▶ [TASK TO CARRY OUT]: Your task is to return, exactly, the run of lines starting at the line holding "const part = new THREE.Group();" and ending at the line holding "in imported if", both ends included and no other lines.

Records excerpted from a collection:
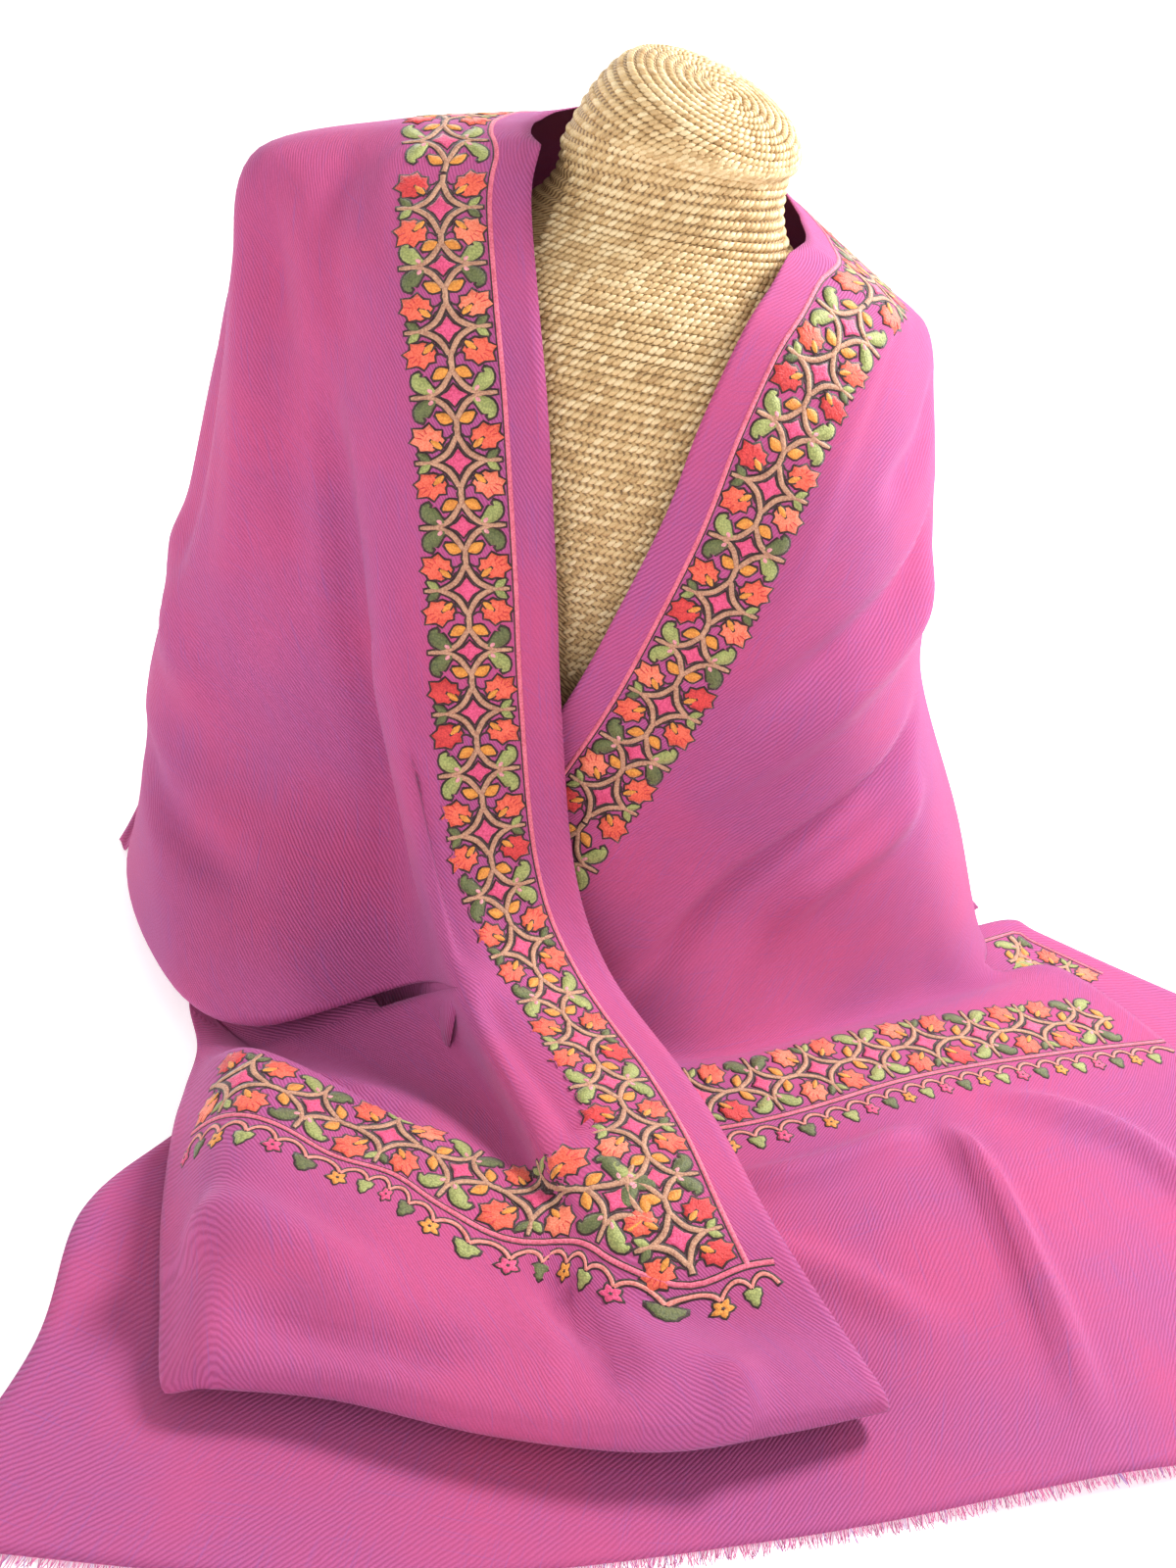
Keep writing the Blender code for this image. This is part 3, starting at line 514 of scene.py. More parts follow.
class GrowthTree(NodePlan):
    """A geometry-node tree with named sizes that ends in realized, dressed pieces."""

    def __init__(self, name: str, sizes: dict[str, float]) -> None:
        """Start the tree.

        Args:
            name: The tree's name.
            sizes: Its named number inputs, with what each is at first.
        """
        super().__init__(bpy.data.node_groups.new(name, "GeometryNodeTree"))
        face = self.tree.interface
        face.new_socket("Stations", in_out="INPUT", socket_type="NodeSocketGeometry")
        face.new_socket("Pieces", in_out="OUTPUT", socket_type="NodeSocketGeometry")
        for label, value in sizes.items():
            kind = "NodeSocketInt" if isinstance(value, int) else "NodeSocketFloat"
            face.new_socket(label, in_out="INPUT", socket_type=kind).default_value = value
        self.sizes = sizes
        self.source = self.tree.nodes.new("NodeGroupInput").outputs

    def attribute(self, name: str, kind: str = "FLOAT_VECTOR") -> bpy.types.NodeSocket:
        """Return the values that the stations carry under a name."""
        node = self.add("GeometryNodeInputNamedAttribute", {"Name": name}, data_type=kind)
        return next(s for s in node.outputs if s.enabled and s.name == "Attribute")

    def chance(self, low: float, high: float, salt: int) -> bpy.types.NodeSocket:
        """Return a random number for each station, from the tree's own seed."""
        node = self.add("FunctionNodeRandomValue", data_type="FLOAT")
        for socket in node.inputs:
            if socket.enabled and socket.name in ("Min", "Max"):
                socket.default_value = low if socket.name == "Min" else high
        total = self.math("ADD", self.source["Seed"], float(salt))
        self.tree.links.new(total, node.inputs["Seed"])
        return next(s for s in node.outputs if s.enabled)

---

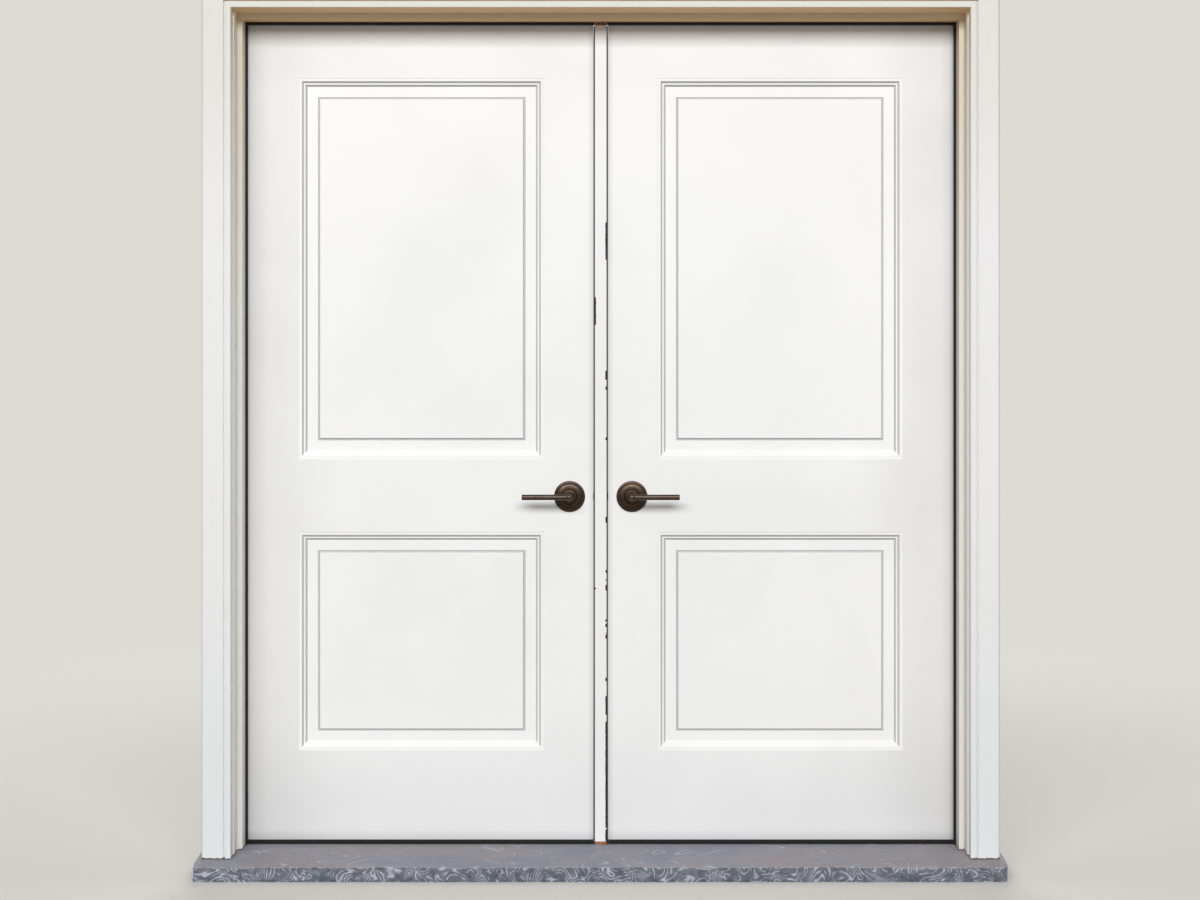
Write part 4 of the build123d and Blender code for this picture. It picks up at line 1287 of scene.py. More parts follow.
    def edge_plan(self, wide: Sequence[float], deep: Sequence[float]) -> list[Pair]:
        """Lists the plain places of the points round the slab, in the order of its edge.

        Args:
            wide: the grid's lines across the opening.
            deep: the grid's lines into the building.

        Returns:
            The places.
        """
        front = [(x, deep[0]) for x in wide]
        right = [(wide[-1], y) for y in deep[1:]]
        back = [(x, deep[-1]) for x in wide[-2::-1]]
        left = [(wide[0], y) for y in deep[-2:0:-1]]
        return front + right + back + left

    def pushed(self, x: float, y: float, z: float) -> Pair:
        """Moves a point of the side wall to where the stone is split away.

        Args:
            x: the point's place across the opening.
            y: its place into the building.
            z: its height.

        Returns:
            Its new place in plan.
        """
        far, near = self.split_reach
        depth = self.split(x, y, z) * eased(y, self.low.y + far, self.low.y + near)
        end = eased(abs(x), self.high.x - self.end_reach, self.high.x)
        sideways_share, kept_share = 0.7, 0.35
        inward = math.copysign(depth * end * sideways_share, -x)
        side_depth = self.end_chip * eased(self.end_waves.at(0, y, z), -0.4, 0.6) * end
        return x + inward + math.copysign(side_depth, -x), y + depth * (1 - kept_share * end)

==

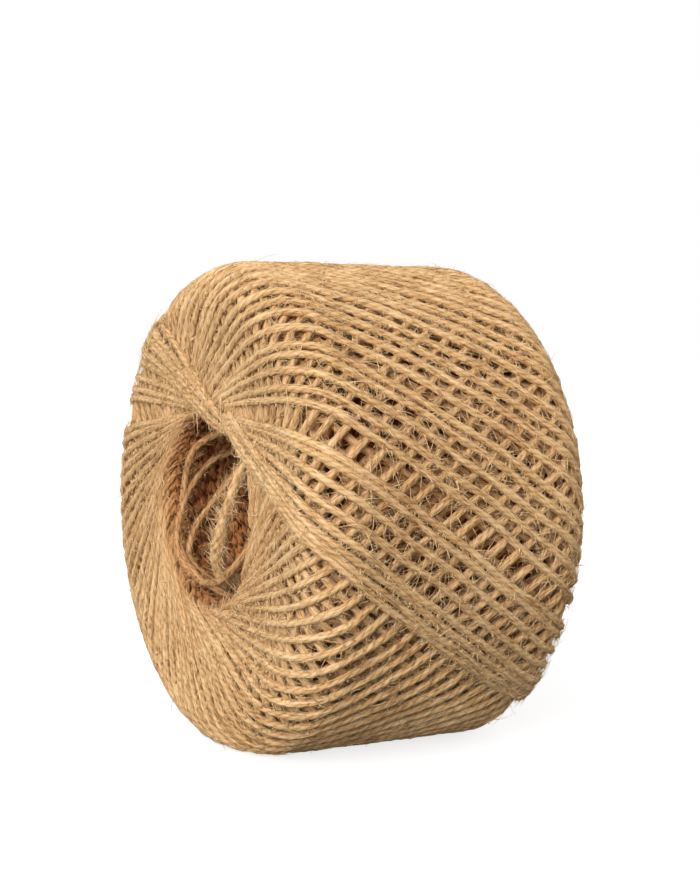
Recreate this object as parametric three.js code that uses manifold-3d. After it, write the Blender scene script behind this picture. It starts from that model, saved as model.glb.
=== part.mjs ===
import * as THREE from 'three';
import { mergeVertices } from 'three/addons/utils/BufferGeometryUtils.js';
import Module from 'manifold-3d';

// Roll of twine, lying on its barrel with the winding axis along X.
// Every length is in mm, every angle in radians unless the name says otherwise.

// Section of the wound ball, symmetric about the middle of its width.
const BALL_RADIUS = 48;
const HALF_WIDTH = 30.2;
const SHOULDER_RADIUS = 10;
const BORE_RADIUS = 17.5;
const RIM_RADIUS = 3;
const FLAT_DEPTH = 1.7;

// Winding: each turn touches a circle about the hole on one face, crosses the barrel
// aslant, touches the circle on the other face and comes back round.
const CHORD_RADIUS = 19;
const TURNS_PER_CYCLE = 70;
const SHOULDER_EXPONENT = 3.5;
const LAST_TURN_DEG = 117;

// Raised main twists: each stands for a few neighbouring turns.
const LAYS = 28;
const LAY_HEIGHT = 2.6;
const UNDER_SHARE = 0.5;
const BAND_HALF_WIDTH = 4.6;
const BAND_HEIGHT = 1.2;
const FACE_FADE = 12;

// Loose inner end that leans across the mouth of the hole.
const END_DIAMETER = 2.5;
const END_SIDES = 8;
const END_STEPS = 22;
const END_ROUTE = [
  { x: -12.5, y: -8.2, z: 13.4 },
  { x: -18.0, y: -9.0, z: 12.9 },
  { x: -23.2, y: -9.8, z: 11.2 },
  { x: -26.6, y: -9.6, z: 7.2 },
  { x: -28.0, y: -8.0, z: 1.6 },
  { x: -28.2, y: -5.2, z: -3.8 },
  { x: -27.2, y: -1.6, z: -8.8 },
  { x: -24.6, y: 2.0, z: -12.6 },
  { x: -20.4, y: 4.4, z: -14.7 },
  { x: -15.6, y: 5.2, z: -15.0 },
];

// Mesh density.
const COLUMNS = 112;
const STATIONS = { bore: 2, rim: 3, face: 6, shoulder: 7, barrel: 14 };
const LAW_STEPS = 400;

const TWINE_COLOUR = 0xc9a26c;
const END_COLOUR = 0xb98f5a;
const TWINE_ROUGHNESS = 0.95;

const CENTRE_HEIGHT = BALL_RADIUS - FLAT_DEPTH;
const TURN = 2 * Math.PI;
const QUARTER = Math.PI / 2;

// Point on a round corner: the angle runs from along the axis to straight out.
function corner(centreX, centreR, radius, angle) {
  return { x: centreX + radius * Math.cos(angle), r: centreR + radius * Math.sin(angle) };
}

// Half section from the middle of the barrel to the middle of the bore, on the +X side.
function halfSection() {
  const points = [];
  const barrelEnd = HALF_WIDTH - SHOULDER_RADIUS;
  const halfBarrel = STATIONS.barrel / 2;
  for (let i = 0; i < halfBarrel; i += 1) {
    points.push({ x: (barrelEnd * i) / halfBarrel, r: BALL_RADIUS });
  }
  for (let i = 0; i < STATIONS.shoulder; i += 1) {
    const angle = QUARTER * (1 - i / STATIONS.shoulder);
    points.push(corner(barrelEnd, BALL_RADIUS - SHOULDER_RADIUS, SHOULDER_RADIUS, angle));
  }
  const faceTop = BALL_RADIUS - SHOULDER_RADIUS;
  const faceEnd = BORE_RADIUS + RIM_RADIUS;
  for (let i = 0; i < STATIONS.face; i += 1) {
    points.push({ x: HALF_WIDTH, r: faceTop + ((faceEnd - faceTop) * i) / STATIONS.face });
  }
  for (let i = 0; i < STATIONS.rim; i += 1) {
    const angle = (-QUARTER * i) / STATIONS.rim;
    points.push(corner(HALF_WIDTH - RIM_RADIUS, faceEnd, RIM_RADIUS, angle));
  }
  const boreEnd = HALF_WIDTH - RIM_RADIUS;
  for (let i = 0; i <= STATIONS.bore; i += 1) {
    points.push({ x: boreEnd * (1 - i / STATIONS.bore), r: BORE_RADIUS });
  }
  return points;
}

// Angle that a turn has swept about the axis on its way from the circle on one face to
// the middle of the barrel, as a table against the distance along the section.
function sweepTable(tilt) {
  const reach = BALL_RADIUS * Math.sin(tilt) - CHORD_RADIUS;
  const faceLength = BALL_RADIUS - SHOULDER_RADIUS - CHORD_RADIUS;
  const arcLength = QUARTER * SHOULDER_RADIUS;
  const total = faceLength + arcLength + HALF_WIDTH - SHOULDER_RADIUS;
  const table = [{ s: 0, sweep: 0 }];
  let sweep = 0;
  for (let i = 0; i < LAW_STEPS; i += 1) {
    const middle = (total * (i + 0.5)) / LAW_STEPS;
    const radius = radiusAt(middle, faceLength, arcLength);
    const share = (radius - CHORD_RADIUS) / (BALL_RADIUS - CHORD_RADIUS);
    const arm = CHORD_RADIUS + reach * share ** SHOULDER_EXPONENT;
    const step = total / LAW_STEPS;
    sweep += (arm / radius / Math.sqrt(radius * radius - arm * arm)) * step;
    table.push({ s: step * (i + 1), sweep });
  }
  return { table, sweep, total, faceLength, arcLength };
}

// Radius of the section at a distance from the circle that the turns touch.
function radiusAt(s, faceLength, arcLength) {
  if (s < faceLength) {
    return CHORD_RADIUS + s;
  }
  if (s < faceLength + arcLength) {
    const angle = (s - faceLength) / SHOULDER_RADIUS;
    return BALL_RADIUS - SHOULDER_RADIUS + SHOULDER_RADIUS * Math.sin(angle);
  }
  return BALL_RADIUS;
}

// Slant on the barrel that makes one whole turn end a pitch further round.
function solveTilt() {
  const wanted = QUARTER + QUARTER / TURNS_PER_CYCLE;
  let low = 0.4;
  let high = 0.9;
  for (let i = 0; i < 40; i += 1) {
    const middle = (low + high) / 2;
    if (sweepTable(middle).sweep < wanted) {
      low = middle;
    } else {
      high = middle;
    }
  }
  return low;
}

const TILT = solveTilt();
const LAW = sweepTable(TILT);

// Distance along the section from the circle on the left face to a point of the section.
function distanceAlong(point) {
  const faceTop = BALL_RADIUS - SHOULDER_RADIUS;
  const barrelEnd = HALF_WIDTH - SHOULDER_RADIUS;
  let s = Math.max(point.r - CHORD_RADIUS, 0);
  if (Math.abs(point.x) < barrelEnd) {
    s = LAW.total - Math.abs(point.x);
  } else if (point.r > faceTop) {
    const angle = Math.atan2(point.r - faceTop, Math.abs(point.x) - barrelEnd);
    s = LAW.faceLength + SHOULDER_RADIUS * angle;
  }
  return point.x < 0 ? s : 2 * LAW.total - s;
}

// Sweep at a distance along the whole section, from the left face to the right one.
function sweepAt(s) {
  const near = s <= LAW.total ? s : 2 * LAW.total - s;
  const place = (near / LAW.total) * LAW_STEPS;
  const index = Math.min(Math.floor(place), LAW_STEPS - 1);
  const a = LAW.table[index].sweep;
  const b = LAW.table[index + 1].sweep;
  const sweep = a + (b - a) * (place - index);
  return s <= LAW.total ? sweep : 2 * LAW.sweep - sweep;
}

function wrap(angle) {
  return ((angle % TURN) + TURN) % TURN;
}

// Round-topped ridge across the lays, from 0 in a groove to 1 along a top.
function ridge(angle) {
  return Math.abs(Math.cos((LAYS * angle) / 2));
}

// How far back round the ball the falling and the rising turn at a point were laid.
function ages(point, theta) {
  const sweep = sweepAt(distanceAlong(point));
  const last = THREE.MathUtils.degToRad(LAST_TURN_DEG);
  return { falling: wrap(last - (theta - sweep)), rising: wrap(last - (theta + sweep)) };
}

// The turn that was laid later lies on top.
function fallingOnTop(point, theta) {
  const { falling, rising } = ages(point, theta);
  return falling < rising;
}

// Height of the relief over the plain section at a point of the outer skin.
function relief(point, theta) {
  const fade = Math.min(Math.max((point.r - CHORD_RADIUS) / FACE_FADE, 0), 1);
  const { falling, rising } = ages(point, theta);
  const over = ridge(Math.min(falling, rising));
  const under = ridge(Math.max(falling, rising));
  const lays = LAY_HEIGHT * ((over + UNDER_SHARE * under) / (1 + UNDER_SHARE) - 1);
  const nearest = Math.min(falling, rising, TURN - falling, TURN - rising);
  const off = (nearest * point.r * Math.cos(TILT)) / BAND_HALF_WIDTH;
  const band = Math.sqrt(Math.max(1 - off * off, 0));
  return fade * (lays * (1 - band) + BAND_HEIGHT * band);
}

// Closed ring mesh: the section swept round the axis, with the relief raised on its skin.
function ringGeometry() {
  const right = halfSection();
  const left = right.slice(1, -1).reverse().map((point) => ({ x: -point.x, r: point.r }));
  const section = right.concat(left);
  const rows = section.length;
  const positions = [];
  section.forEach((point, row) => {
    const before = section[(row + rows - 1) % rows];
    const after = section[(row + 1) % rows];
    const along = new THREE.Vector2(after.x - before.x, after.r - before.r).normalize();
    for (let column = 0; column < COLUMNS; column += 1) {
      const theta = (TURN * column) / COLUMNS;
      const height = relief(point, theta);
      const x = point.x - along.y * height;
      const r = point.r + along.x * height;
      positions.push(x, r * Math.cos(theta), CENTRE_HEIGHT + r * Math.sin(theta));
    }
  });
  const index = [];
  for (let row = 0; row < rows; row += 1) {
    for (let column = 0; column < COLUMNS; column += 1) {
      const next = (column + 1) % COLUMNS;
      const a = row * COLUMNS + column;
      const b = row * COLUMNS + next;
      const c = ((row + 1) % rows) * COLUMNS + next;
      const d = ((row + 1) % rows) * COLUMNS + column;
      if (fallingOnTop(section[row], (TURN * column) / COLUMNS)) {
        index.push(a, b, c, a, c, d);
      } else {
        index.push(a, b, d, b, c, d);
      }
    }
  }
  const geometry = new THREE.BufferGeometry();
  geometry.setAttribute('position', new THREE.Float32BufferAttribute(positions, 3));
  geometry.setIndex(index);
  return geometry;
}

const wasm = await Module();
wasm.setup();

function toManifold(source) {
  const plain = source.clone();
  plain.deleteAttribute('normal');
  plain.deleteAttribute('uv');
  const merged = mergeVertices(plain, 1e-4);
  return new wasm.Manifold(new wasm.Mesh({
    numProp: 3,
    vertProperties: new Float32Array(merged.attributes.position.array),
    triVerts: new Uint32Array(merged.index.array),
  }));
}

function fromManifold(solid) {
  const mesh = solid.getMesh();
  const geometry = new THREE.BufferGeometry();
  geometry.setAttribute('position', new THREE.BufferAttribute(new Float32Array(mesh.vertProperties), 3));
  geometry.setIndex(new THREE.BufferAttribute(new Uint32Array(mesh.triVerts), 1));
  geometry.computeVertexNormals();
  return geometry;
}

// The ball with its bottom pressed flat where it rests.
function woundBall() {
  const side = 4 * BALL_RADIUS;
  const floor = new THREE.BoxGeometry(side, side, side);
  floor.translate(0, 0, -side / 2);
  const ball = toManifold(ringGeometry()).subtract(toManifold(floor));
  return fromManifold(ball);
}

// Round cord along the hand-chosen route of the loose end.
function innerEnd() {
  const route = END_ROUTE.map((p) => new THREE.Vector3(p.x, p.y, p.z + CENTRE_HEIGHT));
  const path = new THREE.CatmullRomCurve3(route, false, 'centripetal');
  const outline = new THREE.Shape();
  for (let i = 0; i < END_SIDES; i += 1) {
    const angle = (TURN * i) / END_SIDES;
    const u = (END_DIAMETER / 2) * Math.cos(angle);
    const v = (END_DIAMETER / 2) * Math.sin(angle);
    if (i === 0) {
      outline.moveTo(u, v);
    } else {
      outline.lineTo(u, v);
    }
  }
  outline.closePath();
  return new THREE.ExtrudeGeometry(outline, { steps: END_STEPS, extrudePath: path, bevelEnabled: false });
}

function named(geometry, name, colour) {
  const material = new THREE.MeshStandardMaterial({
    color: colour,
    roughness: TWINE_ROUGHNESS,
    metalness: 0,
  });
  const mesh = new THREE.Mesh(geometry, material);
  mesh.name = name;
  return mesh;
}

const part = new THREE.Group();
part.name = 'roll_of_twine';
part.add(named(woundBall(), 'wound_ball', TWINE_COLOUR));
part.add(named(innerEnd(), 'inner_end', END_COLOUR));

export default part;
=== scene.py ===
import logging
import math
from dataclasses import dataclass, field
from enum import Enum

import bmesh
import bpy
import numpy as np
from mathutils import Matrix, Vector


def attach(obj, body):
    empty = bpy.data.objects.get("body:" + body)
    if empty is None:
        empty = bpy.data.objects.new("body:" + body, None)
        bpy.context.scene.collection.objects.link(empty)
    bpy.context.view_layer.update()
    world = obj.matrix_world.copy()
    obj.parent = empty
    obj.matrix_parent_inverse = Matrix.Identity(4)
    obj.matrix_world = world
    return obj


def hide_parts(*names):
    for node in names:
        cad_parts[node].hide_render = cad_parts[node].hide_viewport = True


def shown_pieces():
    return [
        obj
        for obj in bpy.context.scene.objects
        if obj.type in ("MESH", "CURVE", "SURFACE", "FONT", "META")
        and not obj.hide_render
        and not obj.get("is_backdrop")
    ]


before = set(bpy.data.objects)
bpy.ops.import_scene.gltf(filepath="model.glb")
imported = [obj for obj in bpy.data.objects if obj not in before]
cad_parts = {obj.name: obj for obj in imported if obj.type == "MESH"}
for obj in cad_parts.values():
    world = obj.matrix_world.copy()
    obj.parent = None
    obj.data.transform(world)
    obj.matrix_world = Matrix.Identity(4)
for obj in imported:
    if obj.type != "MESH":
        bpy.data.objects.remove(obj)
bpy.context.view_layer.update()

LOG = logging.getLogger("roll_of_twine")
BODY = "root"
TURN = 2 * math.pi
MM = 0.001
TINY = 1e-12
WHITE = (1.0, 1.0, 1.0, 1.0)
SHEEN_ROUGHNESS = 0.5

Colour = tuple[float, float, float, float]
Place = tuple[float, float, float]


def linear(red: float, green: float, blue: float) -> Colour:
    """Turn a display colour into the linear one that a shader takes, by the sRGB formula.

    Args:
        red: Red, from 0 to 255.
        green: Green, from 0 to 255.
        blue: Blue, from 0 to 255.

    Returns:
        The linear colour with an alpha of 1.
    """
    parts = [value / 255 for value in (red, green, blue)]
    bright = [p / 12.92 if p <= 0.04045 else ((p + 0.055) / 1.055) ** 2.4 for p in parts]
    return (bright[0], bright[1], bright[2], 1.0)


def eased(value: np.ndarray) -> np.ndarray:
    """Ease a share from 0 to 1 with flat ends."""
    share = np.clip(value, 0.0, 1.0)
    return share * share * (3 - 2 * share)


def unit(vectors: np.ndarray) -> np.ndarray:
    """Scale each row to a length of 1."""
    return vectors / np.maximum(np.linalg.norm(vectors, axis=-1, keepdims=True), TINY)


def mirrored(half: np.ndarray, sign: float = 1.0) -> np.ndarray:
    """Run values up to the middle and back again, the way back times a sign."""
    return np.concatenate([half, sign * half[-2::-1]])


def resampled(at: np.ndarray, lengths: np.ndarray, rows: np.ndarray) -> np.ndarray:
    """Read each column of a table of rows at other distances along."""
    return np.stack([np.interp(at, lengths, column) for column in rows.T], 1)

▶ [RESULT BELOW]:
const part = new THREE.Group();
part.name = 'roll_of_twine';
part.add(named(woundBall(), 'wound_ball', TWINE_COLOUR));
part.add(named(innerEnd(), 'inner_end', END_COLOUR));

export default part;
=== scene.py ===
import logging
import math
from dataclasses import dataclass, field
from enum import Enum

import bmesh
import bpy
import numpy as np
from mathutils import Matrix, Vector


def attach(obj, body):
    empty = bpy.data.objects.get("body:" + body)
    if empty is None:
        empty = bpy.data.objects.new("body:" + body, None)
        bpy.context.scene.collection.objects.link(empty)
    bpy.context.view_layer.update()
    world = obj.matrix_world.copy()
    obj.parent = empty
    obj.matrix_parent_inverse = Matrix.Identity(4)
    obj.matrix_world = world
    return obj


def hide_parts(*names):
    for node in names:
        cad_parts[node].hide_render = cad_parts[node].hide_viewport = True


def shown_pieces():
    return [
        obj
        for obj in bpy.context.scene.objects
        if obj.type in ("MESH", "CURVE", "SURFACE", "FONT", "META")
        and not obj.hide_render
        and not obj.get("is_backdrop")
    ]


before = set(bpy.data.objects)
bpy.ops.import_scene.gltf(filepath="model.glb")
imported = [obj for obj in bpy.data.objects if obj not in before]
cad_parts = {obj.name: obj for obj in imported if obj.type == "MESH"}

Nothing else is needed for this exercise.